The problem:
Please set down exactly the lines of the listing below from the line containing "Turn this picture" through the line containing "from mathutils import Vector", both lines included, leaving out all other lines.

Data shown:
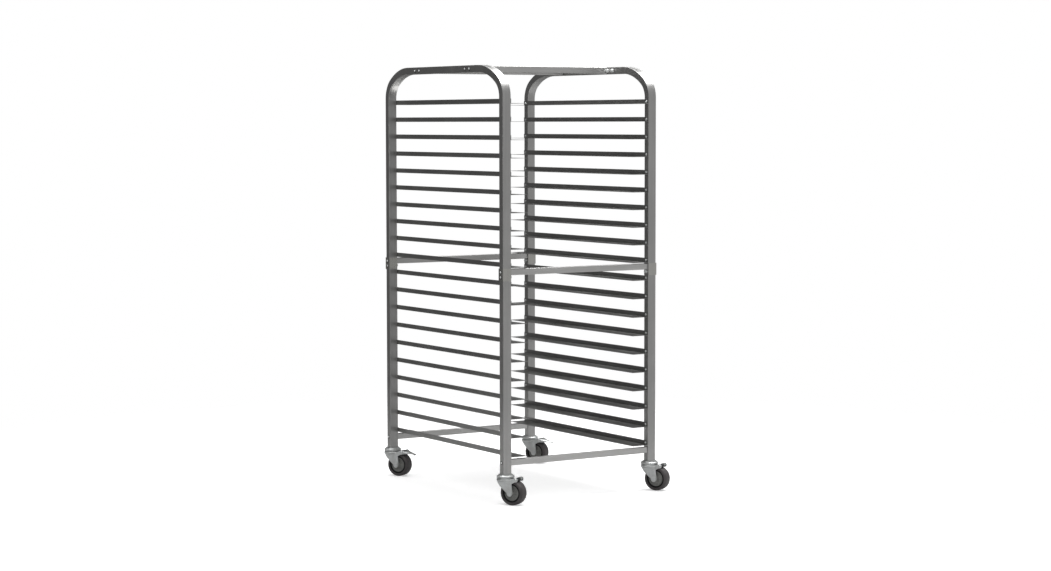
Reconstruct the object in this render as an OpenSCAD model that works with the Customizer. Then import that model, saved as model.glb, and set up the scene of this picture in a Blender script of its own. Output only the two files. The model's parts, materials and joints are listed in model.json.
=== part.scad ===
// Sheet pan rack: two tubular side frames joined by cross bars, with angle slides for the pans, on casters.
// X is the rack's width, Y its depth with the loading side at -Y, and Z is up.
// The origin is the centre of the footprint, on the floor.

/* [Rack] */
// Width across the outer faces of the side frames
rack_w = 742; // [738:1:800]
// Depth of the side frames
rack_d = 960; // [900:1:1000]
// Height of the side frames above the floor
rack_h = 1757; // [1750:1:1800]
// Height of the joint between the upper frames and the legs
seam_z = 921; // [920:0.5:922]

/* [Frame tube] */
// Tube width, across the rack
tube_w = 38; // [36:1:40]
// Tube depth, along the rack
tube_d = 29; // [27:1:30]
// Tube wall thickness
tube_wall = 1.5; // [1.2:0.1:2]
// Outside radius of the tube's long edges
tube_edge_r = 2; // [2:0.5:3]
// Outside radius of a bend where it leaves the post
side_bend_r = 100; // [80:5:120]
// Outside radius of a bend where it runs into the top
top_bend_r = 250; // [200:10:260]

/* [Slides] */
// Slides on each half of a side frame
slides_per_half = 10; // [4:1:10]
// Spacing of the slides on the upper frames
upper_pitch = 72.6; // [60:0.1:73]
// Spacing of the slides on the legs
lower_pitch = 76.2; // [60:0.1:76.5]
// Height of a slide's upright web
slide_h = 19; // [16:1:20]
// Width of the ledge that carries a pan
ledge_w = 75; // [40:1:90]
// Sheet thickness of a slide
slide_t = 1.2; // [1:0.1:2]

/* [Cross bars] */
// Height of a middle or bottom bar
bar_h = 25; // [22:1:26]
// Height of a top bar, which is level with the tops of the side frames
top_bar_h = 27; // [25:1:28]
// Depth of a cross bar
bar_d = 20; // [16:1:20]
// Wall thickness of a cross bar
bar_wall = 1.5; // [1.2:0.1:2]
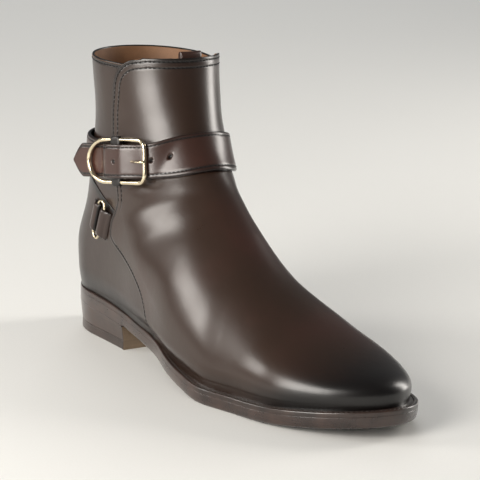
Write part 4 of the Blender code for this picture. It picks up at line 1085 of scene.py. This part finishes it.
STRAP_CALF = calf("strap_calf", (0.038, 0.0155, 0.0105), (0.005, 0.0035, 0.003), red=(0.075, 0.021, 0.013))
piece("strap", section, tube_faces(section), STRAP_CALF, "ankle_strap",
      marks={"burnish_and_shade": burnish_and_shade})
sewn = (even > 0.004) & (from_tip > 0.009)
rows = [(top_face[sewn, j], belt_out[sewn, j]) for j in (9, 35)]
stitches("strap_stitching", rows, DARK_THREAD, pitch=0.0027, length=0.0020, thick=0.00075)


# Buckle: a frame of plated brass wire, square ahead of the centre bar and round behind it, with a prong that
# turns on the bar and rests on the square end. The chape is dark calf folded round the bar and rails.
rail = FRAME_HEIGHT / 2
bend = np.linspace(0, pi / 2, 14)
inner_reach, inner_rail = SQUARE_REACH - FRAME_CORNER, rail - FRAME_CORNER
corners = [np.stack([inner_reach + FRAME_CORNER * np.cos(t), low + FRAME_CORNER * np.sin(t)], -1)
           for low, t in ((-inner_rail, bend - pi / 2), (inner_rail, bend))]
round_end = np.linspace(pi / 2, 3 * pi / 2, 48)
round_end = np.stack([ROUND_REACH * (0.60 * np.cos(round_end) - 0.40), rail * np.sin(round_end)], -1)
straight = np.array(((SQUARE_REACH * 0.4, rail), (0.0, rail), (-ROUND_REACH * 0.22, rail)))
loop = np.concatenate([*corners, straight, round_end, straight[::-1] * (1, -1)])
loop = np.vstack([loop, loop[:1]])
loop_run = run_of(loop)
loop = read_at(np.linspace(0, loop_run[-1], 240, endpoint=False), loop_run, loop)
for _ in range(4):
    loop = 0.25 * np.roll(loop, 1, 0) + 0.5 * loop + 0.25 * np.roll(loop, -1, 0)
frame_wire = wire(on_buckle(loop[:, 0], loop[:, 1], 0.0), WIRE_RADIUS, sides=20)
bar_wire = wire(on_buckle(0.0, np.linspace(-rail, rail, 12), 0.0), WIRE_RADIUS * 0.9, closed=False, sides=16)
frame_faces = outward_faces(frame_wire, grid_faces(240, 20, True, True))
bar_faces = outward_faces(bar_wire, grid_faces(12, 16, wrap_columns=True)) + 240 * 20
piece("buckle_wire", np.concatenate([frame_wire.reshape(-1, 3), bar_wire.reshape(-1, 3)]),
      np.concatenate([frame_faces, bar_faces]), BRASS, "buckle_frame")

PRONG_RADIUS, PRONG_ROUND, PRONG_PAST = 0.0010, 0.0016, 0.0024
prong_over = WIRE_RADIUS + GAP + PRONG_RADIUS
# columns: of the square end's reach, height over the bar's middle
PRONG = np.array(((0.0, -0.0002), (0.2, -0.0002), (0.3, -0.0001), (0.5, 0.0004), (0.66, 0.0013),
                  (0.82, prong_over), (1.0, prong_over + 0.0002), (1.1, prong_over))).T
reach = np.linspace(CHAPE_LENGTH / 2 + GAP + PRONG_RADIUS, SQUARE_REACH + PRONG_PAST, 60)
centre = on_buckle(reach, 0.0, curve(PRONG[0] * SQUARE_REACH, PRONG[1])(reach))
prong = wire(centre, PRONG_RADIUS, sides=16, closed=False, flat=0.85)
left = np.clip((reach[-1] - reach) / PRONG_ROUND, 0, 1)
narrowed = np.sqrt(1 - (1 - left) ** 2).clip(0.05)[:, None, None]
prong = centre[:, None] + (prong - centre[:, None]) * narrowed
piece("prong", prong, tube_faces(prong), BRASS, "buckle_prong")

height = np.linspace(-1, 1, 61)[:, None]
turn = 2 * pi * np.arange(40) / 40
fold = WIRE_RADIUS + CHAPE_LEATHER
ease = 1 - 0.30 * np.abs(height) ** 16
chape = on_buckle(squared(np.cos(turn), 0.6) * CHAPE_LENGTH / 2 * ease, height * (rail + fold),
                  squared(np.sin(turn), 0.6) * fold * ease)
CHAPE_CALF = calf("chape_calf", (0.009, 0.006, 0.005), (0.005, 0.004, 0.004), rough=0.45, coat=0.15,
                  red=(0.014, 0.007, 0.006))
piece("chape", chape, tube_faces(chape), CHAPE_CALF, "buckle_chape",
      marks={"burnish_and_shade": np.full(chape.shape[:2], 0.5)})


# Studio: a wide sheet of pale paper under the boot, soft boxes to the left and behind, a narrow one to the
# right that draws the light line down the shin, and the photograph's camera angle.
made, shader, at = finish("pale_paper")
fibre = at.noise(900, 3, 0.6)
feed(shader, Base_Color=fibre.ease(0.2, 0.8).blend((0.80, 0.80, 0.775), (0.83, 0.83, 0.805)), Roughness=0.7,
     Normal=at.bump(fibre, 0.0001, 0.2))
shader.inputs["Specular IOR Level"].default_value = 0.2
angle = np.linspace(0, 2 * pi, 96, endpoint=False)
radius = np.array([0.0, 0.15, 0.4, 0.9, 1.8, 3.5, 7.0, 14.0])[:, None]
paper = np.stack([radius * np.cos(angle), radius * np.sin(angle) - 0.12, 0 * radius * angle - 0.0001], -1)
mesh = bpy.data.meshes.new("studio_floor")
mesh.from_pydata(paper.reshape(-1, 3).tolist(), [], grid_faces(8, 96, wrap_columns=True)[:, ::-1].tolist())
mesh.materials.append(made)
add("studio_floor", mesh)


def softbox(name, at, size, power, aim=(0.0, -0.11, 0.07), mirrored=True):
    """An area light of a width and height, aimed at a point; only a mirrored one, warmer, shows in gloss."""
    light = bpy.data.lights.new(name, "AREA")
    light.shape, light.size, light.size_y, light.energy = "RECTANGLE", *size, power
    light.color = (1.0, 0.955, 0.90) if mirrored else (1.0, 1.0, 1.0)
    lamp = add(name, light)
    lamp.location = at
    lamp.rotation_euler = (Vector(aim) - Vector(at)).to_track_quat("-Z", "Y").to_euler()
    lamp.visible_glossy = mirrored


softbox("left_box", (-1.25, -0.40, 0.55), (0.7, 0.8), 22)
softbox("side_box", (-1.35, 0.90, 0.75), (0.6, 0.7), 13)
softbox("top_box", (0.35, 0.55, 2.3), (2.4, 2.4), 10, mirrored=False)
softbox("right_strip", (1.3, -0.25, 0.45), (0.42, 1.0), 14)
softbox("back_wash", (1.6, 2.6, 1.8), (1.6, 1.6), 28, aim=(0.7, 1.2, 0.0), mirrored=False)
sky = bpy.data.worlds.new("studio_air")
bpy.context.scene.world = sky
sky.use_nodes = True
feed(sky.node_tree.nodes["Background"], Color=(0.80, 0.81, 0.82), Strength=0.14)

AZIMUTH, ELEVATION, ROLL, DISTANCE = radians(-34.263), radians(13.346), radians(2.291), 1.5723
PICTURE, FOCAL, CLOSER = 480, 1877.65, 1.36     # pixels; how far the frame closes in on the one boot
AIM_RIGHT, AIM_DOWN = 21.5, 13.5                # pixels from the boot's middle to the frame's
back = Vector((sin(AZIMUTH) * cos(ELEVATION), -cos(AZIMUTH) * cos(ELEVATION), sin(ELEVATION)))
right = Vector((cos(AZIMUTH), sin(AZIMUTH), 0))
over = back.cross(right)
right_r, over_r = right * cos(ROLL) + over * sin(ROLL), over * cos(ROLL) - right * sin(ROLL)
eye = Vector((0, -0.09, 0.09)) + back * DISTANCE
forward = (-back * FOCAL + right_r * AIM_RIGHT - over_r * AIM_DOWN).normalized()
right_c = forward.cross(over_r).normalized()
over_c = right_c.cross(forward)
camera = add("camera", bpy.data.cameras.new("camera"))
camera.matrix_world = Matrix((
    (right_c.x, over_c.x, -forward.x, eye.x), (right_c.y, over_c.y, -forward.y, eye.y),
    (right_c.z, over_c.z, -forward.z, eye.z), (0, 0, 0, 1)))
camera.data.sensor_width = 36.0
camera.data.lens = FOCAL * CLOSER * 36.0 / PICTURE
camera.data.clip_start, camera.data.clip_end = 0.05, 60
bpy.context.scene.camera = camera
bpy.context.scene.view_settings.view_transform = "Standard"
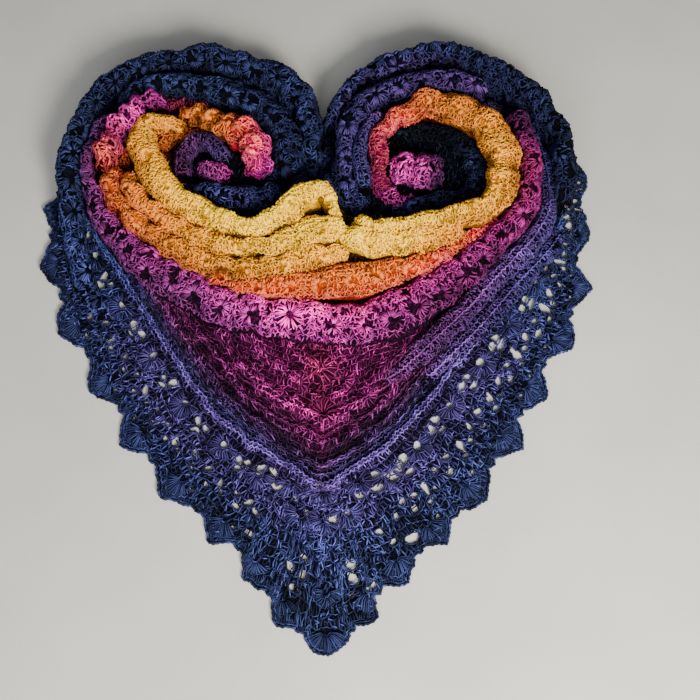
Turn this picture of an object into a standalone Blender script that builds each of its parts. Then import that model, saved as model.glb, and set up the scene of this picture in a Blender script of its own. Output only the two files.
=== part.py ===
# A crocheted triangular shawl, laid on a flat surface in the shape of a heart.
# The corner of the triangle points to -Y. Both wings are gathered, brought up the sides and wound into
# a coil each, which are the two lobes at +Y. Folds of the middle hang between the coils as a swag.
# The origin is on the surface under the centre of the heart. Tables are in millimetres.

import math

import bmesh
import bpy
from mathutils import Vector

MM = 0.001
CENTRE = (-1.5, 0.56)        # middle of the heart's box, in the tables' own X and Y
CLOTH = 2.4                  # thickness of the crocheted cloth
PANEL = 3.0                  # the flat lace: its stitches stand a little thicker
INNER = 3.0                  # the inner face of a fold's wall is about this far inside its outer face
RIB = 1.8                    # how far a raised row of stitches stands out of the lace
SEAM = 1.15                  # clear gap between a fold and what it lies on
PANEL_GAP = 1.6              # gap between the flat lace and the hidden layers, under the lowest fold
STEP = 14.0                  # length of one facet along a plain fold
RUFFLE_STEP = 7.0            # and along a ruffle, a fold whose waves are short
SHORT_WAVE = 25.0
ACROSS = 5                   # facets across a fold
FLANK = 0.8                  # below 1, a fold has steeper sides than an ellipse
CROWN = 0.6                  # and a flatter top
LEAST_RISE = 4.0             # a fold stands at least this high
END_LENGTH = 12.0            # a fold comes down towards each end over this length
END_START = 2.0              # as if it had started this far before the end
FINE = 12                    # points on the smooth curve between two rows of a table
WAVE_LAG = 1.9               # how far the rise of a ruffle runs ahead of its sideways swing, in radians
SCALLOP_CELLS = 7            # columns of the lace chart in one scallop
SCALLOP_ROUND = 0.8          # below 1, a scallop is fuller than a sine
SMALL_SCALLOP = 2.5          # depth of the small scallop in each valley
SMALL_SHARE = 0.13           # and its half width, as a share of a whole scallop
TIP_HALF = 1.0               # the scallop at the corner reaches this many columns to each side
EDGE_SPREAD = 0.3            # the edge's direction is taken over this many columns to each side

HIDDEN_EDGE = 3.2            # height of the hidden layers at their edge
HIDDEN_TOP = 21.0            # and in their middle
HIDDEN_RAMP = 55.0           # how far in they reach that height
HIDDEN_COLUMNS = 38
HIDDEN_ROWS = 18
HIDDEN_NEAR_POINTS = 40
COIL_EYES = ((-92.0, 150.0), (96.0, 150.0))    # hollow middle of each coil
EYE_DEPTH = 9.0
EYE_RADIUS = 34.0
LACE_APPROACH = (12.0, 8.0)      # a fold starts to rise onto the lace this far before it, over this length
HIDDEN_APPROACH = (6.0, 3.0)     # and the same for the hidden layers

# The flat lace. A row for each valley between two scallops of its outer edge, and one for the spine.
# column, seam x, seam y (under the lowest fold), rib x, rib y (raised row), valley x, valley y, scallop depth
LACE_ROWS = (
    (-10, -228, 138, -230, 137, -240, 140, 9.0),
    (-9, -207, 116, -206, 101, -243, 98, 9.0),
    (-8, -182, 90, -178, 58, -231, 40, 13.0),
    (-7, -160, 68, -149, 13, -206, -14, 12.5),
    (-6, -134, 47, -121, -31, -173, -64, 13.5),
    (-5, -106, 28, -91, -70, -145, -108, 12.5),
    (-4, -78, 17, -56, -99, -106, -152, 11.5),
    (-3, -48, 10, -31, -117, -71, -183, 11.5),
    (-2, -24, 7, -15, -126, -45, -221, 11.0),
    (-1, -10, 4, -6, -131, -22, -249, 9.5),
    (0, 0, 3, 0, -133, 1, -249, 20.0),
    (1, 10, 4, 6, -131, 24, -249, 9.5),
    (2, 24, 4, 15, -126, 44, -221, 11.0),
    (3, 48, 5, 31, -117, 79, -188, 11.5),
    (4, 74, 11, 53, -103, 111, -160, 11.5),
    (5, 98, 19, 82, -74, 144, -118, 12.5),
    (6, 122, 34, 111, -38, 172, -76, 13.5),
    (7, 146, 55, 140, -5, 195, -31, 13.0),
    (8, 176, 79, 168, 27, 223, 15, 13.0),
    (9, 203, 101, 196, 64, 231, 65, 13.0),
    (10, 221, 121, 225, 108, 240, 120, 8.0),
    (11, 233, 160, 236, 162, 240, 166, 8.0),
)

# One repeat of the border, a scallop wide, from the outer edge (first line) to the raised row (last line).
# A dot is a gap between stitches, cut through. Dots at both ends of a line join over the valley.
BORDER_CHART = (
    "#######",
    "#######",
    "#.###.#",
    "#######",
    ".##.##.",
    "#######",
    "##.#.##",
    "#######",
    ".#####.",
    "###.###",
    "#######",
    "#######",
)
# The body of the shawl, from the raised row to the seam, and where its lines end: 0.5 is the raised row
BODY_CHART = (
    "#######",
    "###.###",
    "#######",
    "#######",
)
BODY_SHARES = (0.5, 0.46, 0.41, 0.22, 0.0)
LEAST_GAP = 4.0              # a gap that would be smaller than this, both ways, stays closed

# Far edge of the hidden layers, from the left coil to the right: x, y
HIDDEN_FAR = (
    (-226, 152), (-220, 176), (-209, 202), (-192, 226), (-165, 242), (-135, 251), (-100, 255),
    (-70, 249), (-45, 240), (-25, 220), (-10, 190), (4, 164), (15, 191), (30, 214), (52, 233),
    (80, 246), (112, 252), (140, 246), (168, 233), (192, 211), (210, 186), (217, 164), (220, 148),
)

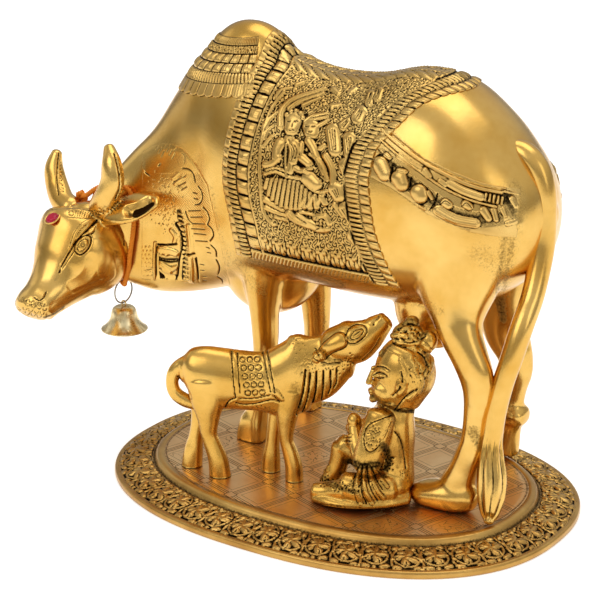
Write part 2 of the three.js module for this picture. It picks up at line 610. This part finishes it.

Result of the task:
Turn this picture of an object into a standalone Blender script that builds each of its parts. Then import that model, saved as model.glb, and set up the scene of this picture in a Blender script of its own. Output only the two files.
=== part.py ===
# A crocheted triangular shawl, laid on a flat surface in the shape of a heart.
# The corner of the triangle points to -Y. Both wings are gathered, brought up the sides and wound into
# a coil each, which are the two lobes at +Y. Folds of the middle hang between the coils as a swag.
# The origin is on the surface under the centre of the heart. Tables are in millimetres.

import math

import bmesh
import bpy
from mathutils import Vector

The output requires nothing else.